Local races are incredibly important. People tend to focus on national races, and while those sure are important, your local representatives often affect your day-to-day quality of life in much more tangible ways. Local elected officials make decisions that affect library hours, school curricula, snowplowing, zoning rules, pothole repair. Pay attention to these races! Learn about who’s running, vote all the way down the ballot, and encourage your friends to do the same.

1. Get a list of the races and candidates who will be on the ballot.

In Minnesota, you can do this via the Secretary of State’s “Find My Ballot” page. If you don’t live in Minnesota, try searching “find my ballot” and your state to see if you have something similar.

2. Look up candidate websites.

When MN candidates file, they have the option of writing down a URL, and if they do that, there may be a link right on the page that comes up on the Secretary of State’s site. If there’s no link, or the link leads to a nonexistent website, try searching the candidate name + the office, or the candidate name + your town. Sometimes people running for a minor office will use a Facebook page as their campaign page.

Take a look at the websites you find. In particular, look for the following:

  • Endorsements. If one’s endorsed by the Republicans and one by the Democrats, that may be all you need to know.
  • Experience. Not always required for a low-level office, but I like candidates who’ve at least shown some interest in local governance before running — maybe by serving on a city or county committee, fundraising for the library, etc.
  • Accomplishments, if this is someone running for re-election. Do you like the things they claim credit for? Do you think they’ve done good work?
  • Big red flags. Racist and antisemitic dogwhistles, repeating gross urban legends, a school board candidate who puts a lot of emphasis on “parental rights,” anti-vax stuff.
  • Small red flags. Candidates who just don’t seem to know anything about the issues. Candidates who repeatedly say “WE THE PEOPLE” in all-capital letters or use a lot of patriotic stock art.

Other useful things you’ll often find on candidate websites: a bio (which will give you information about past experiences that might be applicable to them serving in the job); links to their social media; some information on contacting the candidate (very useful if you have follow-up questions)

3. Look at other information online.

If you search online for both candidate names, sometimes you’ll find questionnaires from newspapers or organizations. These can provide you with a bunch of side-by-side information to compare.

Searching for the candidate name + location sometimes turns up other details about a candidate, from old news articles to lawsuits. Sometimes this is helpful, sometimes it’s useless.

If you go to your library’s public information databases, you can often use your library card to search your local newspaper. This can turn up information about all kinds of things — old letters to the editor, news articles about scandals from years past, arrests.

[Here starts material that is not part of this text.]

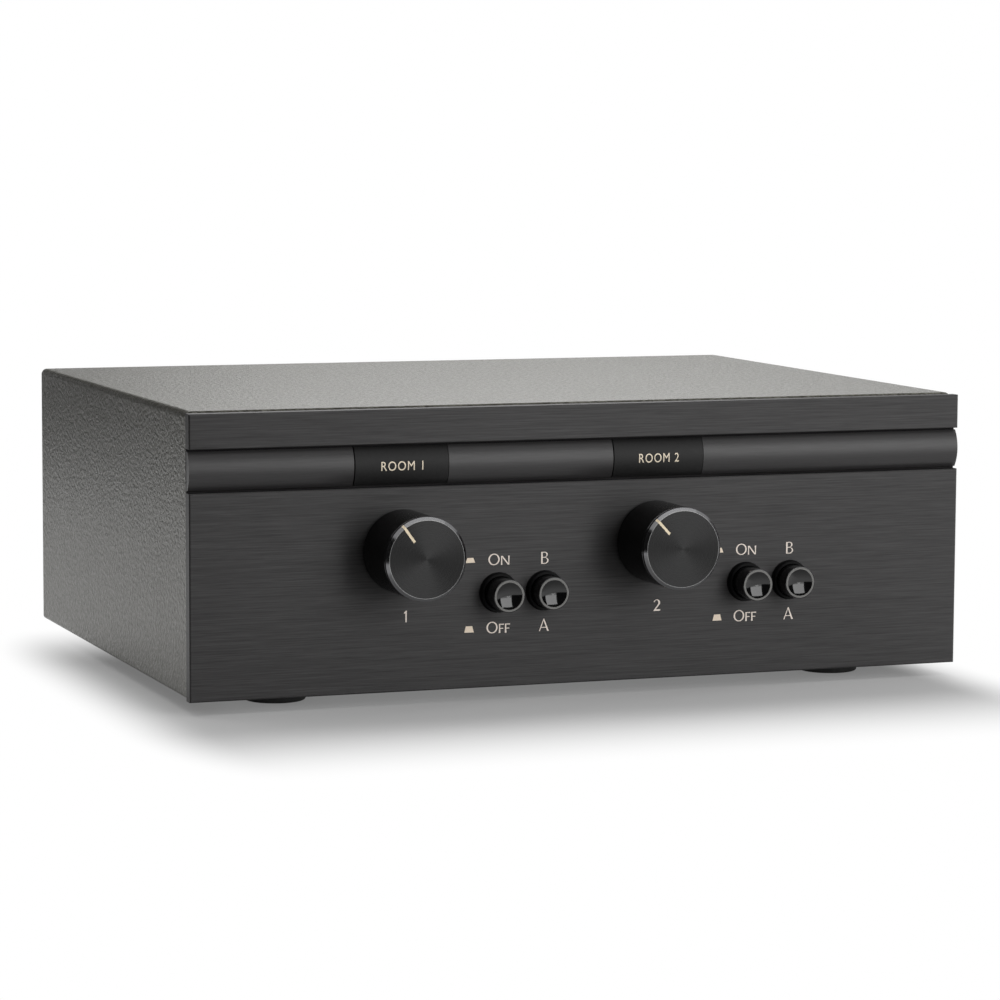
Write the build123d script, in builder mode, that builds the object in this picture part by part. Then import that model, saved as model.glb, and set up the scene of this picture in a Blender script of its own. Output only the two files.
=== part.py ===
from build123d import *
import os
from math import cos, radians, sin

os.makedirs("parts", exist_ok=True)

# Speaker selector switch for two rooms: a steel cabinet behind a thick front panel, with one stepped
# volume control, one on-off button and one source button for each room.
# X runs across the front from left to right, Y runs from the front to the back, Z runs up from the floor.
# The origin is on the floor, in the middle of the whole object's width and depth.

# ---------------------------------------------------------------- driving dimensions, in millimetres

# Front panel
panel_width = 262.0
panel_height = 88.9
panel_thickness = 4.0
panel_edge_chamfer = 0.4
floor_gap = 4.2                  # floor to the panel's lower edge

# Channel across the panel for the trim bars and name plates
channel_from_top = 10.9          # panel's upper edge to the channel's upper wall
channel_height = 13.5
channel_depth = 3.0
channel_bevel = 0.3
trim_gap = 0.7                   # between a trim bar and the channel's walls
trim_edge_depth = 2.0            # how far a bar's long edges lie behind its crown
plate_width = 30.7               # name plates, which are rounded like the bars
plate_recess = 0.15              # plate's crown behind the bars' crown
plate_left_gap = 0.45            # between a plate's left end and the bar beside it
plate_right_gap = 0.1
plate_1_x = -62.25
plate_2_x = 24.4

# Cabinet
cabinet_depth = 195.0            # panel's face to the cover's rear edge
cover_sheet = 1.0
cover_bend = 2.0                 # outer radius of the upper bends
cover_lip_bend = 1.2             # outer radius of the bends to the lips
cover_inset = 0.5                # cover's sides inside the panel's ends
cover_rise = 0.5                 # cover's top above the panel's upper edge
cover_lift = 0.3                 # cover's lower edge above the panel's lower edge
cover_reveal = 1.4               # gap between the panel's back and the cover's front edge
cover_lip = 12.0                 # width of the lips turned in under the chassis
chassis_sheet = 1.2
chassis_bend = 1.8               # outer radius
chassis_clearance = 0.3          # between the chassis and the cover
chassis_return = 10.0            # height of the upturned sides
rear_recess = 0.8                # rear panel inside the cover's rear edge

# Feet
foot_spacing = 192.8             # centre to centre, across
foot_setback = 24.5              # panel's face to the centres of the front feet
foot_rear_setback = 22.0         # cover's rear edge to the centres of the rear feet
foot_base_diameter = 19.4
foot_top_diameter = 20.6
foot_edge_radius = 0.8
foot_well_diameter = 9.0
foot_well_depth = 2.6

# Controls
control_1_x = -62.3
control_2_x = 22.9
control_height = 44.5            # above the panel's lower edge
control_hole_diameter = 17.0     # in the front panel
knob_diameter = 26.2
knob_proud = 23.5                # knob's face in front of the panel's face
knob_gap = 0.8                   # between the knob's back and the panel
knob_edge_chamfer = 0.95
knob_groove_from_face = 2.2      # fine groove turned round the knob, behind its face
knob_groove_width = 0.3
knob_groove_depth = 0.15
knob_recess_diameter = 16.0
knob_recess_depth = 3.2
pointer_width = 0.9
pointer_depth = 1.05             # a little deeper than the chamfer, which it crosses
pointer_start = 6.7              # pointer's inner end from the axis
pointer_1_angle = -36.0          # clockwise from straight up, seen from the front
pointer_2_angle = -43.0
set_screw_turn = 160.0           # set screw clockwise from the pointer
set_screw_diameter = 4.0
set_screw_length = 6.0
set_screw_from_back = 7.5        # set screw's axis from the knob's back
set_screw_socket = 2.0           # across flats
shaft_diameter = 6.35
shaft_in_knob = 17.0             # how far the shaft reaches into the knob
shaft_flat_cut = 0.8
shaft_chamfer = 0.5
knob_bore_clearance = 0.04       # radial
shaft_clearance = 0.05           # radial, in the bushing
shaft_end_play = 0.1
collar_diameter = 10.0
collar_thickness = 1.2
blade_width = 4.0
blade_thickness = 2.4
blade_clearance = 0.04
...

If you look on Facebook, sometimes you can find a candidate’s personal Facebook page. Some candidates lock those down or sanitize them heavily, but if they don’t, you can learn a lot about a person from the memes they re-share.

If you look on LinkedIn, often you can find someone’s professional resume, and that can be extremely helpful to sort out what some of the stuff in their bio means. Lots of people will call themselves “educators” and sometimes that means they worked as a professional teacher in a public school and other times it means something that is absolutely not that.

4. Look for candidate forums.

There may be community forums where the candidates are invited to show up and answer questions. Sometimes you have to actually go, but usually these days forums are recorded and posted online later for people to view.

5. Talk to door-knockers.

Depending on the size of the race, you might get door-knocked by the candidate and be able to ask whatever questions you have. More often door-knockers are volunteers. My standard questions for people who volunteer on behalf of a candidate is, “can you tell me what you like about [candidate]? You are giving up your free time to do work for them — what about them inspired you to do that?” This is a question almost everyone can answer, and the answers can be revealing.

6. Contact the candidates.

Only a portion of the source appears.